Scammers and identity thieves tend to prey the most vulnerable in society, and that sadly happens to be over 60s. We lost a combined total of $80 million last year to scammers, so it is still a huge problem in Australia and the world.

Here’s 6 of the top scams currently targeting seniors and how to avoid them.

Advance fee fraud

According to the ACCC’s Scamwatch, advance fee fraud is the most common scam around, accounting for more than half of the scams reported.

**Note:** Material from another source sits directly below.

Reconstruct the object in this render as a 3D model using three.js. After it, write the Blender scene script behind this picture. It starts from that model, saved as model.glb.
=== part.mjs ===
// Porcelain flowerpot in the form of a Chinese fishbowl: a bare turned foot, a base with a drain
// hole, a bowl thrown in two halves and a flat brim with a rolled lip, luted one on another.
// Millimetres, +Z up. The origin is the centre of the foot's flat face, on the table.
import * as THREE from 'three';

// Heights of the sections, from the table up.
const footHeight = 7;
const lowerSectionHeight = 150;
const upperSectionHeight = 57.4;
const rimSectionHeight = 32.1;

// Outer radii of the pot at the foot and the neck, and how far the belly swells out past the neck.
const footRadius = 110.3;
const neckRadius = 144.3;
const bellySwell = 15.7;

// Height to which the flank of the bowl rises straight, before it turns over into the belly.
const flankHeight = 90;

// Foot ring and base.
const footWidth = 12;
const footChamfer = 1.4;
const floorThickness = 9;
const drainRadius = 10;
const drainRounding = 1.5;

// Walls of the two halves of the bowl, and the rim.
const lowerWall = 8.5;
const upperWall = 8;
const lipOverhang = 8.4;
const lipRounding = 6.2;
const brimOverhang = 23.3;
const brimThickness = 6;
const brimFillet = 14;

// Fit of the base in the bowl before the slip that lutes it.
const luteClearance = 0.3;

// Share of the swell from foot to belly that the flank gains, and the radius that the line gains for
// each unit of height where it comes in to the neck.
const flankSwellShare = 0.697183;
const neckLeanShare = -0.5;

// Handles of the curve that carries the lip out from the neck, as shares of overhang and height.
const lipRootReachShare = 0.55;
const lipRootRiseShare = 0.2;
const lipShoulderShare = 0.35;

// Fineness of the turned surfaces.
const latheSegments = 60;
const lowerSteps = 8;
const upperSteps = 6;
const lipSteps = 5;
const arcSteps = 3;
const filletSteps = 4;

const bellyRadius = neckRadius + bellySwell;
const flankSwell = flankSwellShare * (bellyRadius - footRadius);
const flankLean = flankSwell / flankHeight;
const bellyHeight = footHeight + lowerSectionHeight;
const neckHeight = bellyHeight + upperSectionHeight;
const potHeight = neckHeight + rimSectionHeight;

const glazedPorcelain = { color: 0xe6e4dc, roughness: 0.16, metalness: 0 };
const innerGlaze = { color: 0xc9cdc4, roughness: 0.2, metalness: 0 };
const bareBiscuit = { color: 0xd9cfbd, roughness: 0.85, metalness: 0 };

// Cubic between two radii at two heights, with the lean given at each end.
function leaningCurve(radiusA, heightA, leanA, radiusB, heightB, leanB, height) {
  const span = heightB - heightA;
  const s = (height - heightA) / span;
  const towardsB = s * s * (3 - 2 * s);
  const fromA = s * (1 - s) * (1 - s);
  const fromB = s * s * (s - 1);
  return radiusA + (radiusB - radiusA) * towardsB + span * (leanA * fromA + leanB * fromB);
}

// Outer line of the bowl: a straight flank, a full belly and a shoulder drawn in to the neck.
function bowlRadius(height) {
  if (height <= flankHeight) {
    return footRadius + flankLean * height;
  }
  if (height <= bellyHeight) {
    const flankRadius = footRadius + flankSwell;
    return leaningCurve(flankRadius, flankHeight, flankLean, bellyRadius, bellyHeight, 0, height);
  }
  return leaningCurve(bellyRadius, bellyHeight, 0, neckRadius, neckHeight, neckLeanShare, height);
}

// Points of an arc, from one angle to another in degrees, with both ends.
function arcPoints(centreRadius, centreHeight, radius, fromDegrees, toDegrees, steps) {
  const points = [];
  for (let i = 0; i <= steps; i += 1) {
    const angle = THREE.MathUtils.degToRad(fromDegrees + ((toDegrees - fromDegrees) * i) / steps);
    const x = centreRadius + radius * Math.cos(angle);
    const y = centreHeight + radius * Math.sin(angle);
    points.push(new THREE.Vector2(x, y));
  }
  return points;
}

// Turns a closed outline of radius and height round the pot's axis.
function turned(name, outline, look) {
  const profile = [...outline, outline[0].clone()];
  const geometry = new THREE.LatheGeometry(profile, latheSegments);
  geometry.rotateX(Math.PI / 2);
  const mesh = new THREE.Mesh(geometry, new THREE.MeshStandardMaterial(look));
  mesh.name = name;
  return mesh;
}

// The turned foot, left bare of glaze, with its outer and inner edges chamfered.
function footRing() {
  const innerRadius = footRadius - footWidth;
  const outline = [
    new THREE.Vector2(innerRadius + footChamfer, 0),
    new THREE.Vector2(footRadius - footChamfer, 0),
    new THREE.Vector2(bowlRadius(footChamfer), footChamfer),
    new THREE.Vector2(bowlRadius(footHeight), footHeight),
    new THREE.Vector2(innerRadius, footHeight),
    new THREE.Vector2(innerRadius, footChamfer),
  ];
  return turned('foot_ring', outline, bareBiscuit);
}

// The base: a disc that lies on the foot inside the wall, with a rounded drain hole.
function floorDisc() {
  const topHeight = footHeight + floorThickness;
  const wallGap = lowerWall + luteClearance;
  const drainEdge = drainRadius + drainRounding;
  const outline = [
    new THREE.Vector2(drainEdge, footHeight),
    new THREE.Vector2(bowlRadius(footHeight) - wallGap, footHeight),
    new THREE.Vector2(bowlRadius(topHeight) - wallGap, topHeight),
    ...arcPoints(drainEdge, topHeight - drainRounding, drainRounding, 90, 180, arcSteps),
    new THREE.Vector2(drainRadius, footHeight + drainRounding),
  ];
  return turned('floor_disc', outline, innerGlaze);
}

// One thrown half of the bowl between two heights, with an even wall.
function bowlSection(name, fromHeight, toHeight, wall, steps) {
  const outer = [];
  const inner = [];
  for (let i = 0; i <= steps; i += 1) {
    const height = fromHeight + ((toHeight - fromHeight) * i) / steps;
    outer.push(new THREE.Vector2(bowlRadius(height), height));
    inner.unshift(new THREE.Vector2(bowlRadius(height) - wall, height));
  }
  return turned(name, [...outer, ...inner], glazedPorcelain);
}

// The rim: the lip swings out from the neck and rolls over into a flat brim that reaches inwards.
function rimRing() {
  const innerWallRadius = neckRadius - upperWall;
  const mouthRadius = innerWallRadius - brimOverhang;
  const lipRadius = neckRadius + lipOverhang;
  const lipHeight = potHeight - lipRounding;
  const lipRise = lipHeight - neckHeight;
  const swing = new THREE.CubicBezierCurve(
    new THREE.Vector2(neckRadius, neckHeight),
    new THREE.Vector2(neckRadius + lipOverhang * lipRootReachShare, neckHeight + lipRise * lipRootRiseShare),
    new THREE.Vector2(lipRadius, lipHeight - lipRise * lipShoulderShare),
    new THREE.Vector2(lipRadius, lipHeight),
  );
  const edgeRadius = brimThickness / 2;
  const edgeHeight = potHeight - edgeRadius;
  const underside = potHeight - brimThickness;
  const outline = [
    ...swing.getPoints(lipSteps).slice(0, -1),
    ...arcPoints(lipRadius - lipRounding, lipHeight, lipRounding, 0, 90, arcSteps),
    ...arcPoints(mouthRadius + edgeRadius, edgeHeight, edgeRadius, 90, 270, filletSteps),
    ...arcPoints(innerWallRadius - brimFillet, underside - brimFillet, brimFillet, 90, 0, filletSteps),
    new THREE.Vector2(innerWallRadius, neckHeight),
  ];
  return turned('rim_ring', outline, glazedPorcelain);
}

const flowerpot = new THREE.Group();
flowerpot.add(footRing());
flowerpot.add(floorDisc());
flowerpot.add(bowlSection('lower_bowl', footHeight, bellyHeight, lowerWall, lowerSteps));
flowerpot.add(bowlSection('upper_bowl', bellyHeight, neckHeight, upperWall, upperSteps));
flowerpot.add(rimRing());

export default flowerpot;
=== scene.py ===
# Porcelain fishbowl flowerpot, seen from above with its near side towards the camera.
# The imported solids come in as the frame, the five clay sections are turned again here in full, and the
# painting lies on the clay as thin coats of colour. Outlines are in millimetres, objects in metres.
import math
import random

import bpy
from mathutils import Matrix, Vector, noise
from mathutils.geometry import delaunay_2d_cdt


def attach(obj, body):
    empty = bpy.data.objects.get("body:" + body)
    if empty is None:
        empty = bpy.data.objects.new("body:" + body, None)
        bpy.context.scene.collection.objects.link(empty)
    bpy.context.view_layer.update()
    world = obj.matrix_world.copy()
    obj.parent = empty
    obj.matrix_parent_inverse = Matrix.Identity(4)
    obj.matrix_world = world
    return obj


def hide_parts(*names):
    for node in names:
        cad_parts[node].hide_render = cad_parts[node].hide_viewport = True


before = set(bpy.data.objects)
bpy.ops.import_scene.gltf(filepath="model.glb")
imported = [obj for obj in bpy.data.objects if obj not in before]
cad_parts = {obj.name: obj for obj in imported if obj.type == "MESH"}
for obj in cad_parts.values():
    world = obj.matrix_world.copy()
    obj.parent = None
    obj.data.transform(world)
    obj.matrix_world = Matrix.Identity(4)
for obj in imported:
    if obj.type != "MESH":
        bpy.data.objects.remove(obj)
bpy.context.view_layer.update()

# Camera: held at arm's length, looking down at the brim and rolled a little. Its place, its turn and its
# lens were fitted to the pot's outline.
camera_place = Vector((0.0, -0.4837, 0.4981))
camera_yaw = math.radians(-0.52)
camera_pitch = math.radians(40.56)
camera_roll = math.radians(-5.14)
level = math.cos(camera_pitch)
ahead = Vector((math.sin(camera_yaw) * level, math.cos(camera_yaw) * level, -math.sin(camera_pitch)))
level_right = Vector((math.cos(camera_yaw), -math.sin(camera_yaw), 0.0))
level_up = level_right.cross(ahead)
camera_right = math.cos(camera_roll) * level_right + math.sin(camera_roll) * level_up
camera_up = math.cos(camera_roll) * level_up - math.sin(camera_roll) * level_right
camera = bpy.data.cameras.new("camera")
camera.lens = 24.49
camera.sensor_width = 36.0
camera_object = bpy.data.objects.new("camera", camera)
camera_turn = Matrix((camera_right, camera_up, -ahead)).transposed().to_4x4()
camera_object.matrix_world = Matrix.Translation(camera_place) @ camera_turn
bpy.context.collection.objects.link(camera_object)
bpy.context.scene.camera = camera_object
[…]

It is the type of scam where a scammer requests fees or personal information upfront in return for goods, services, money or rewards that they never supply. An example is the Nigerian 419 scamthat has been circulating for years: a scammer offers you a reward in exchange for helping transfer money overseas. It sounds so simple: all you have to do is give your bank account details and pay fees or taxes and then you’ll inherit a fortune. Clearly, these are ruses just to take your money, but they aren’t always as obvious.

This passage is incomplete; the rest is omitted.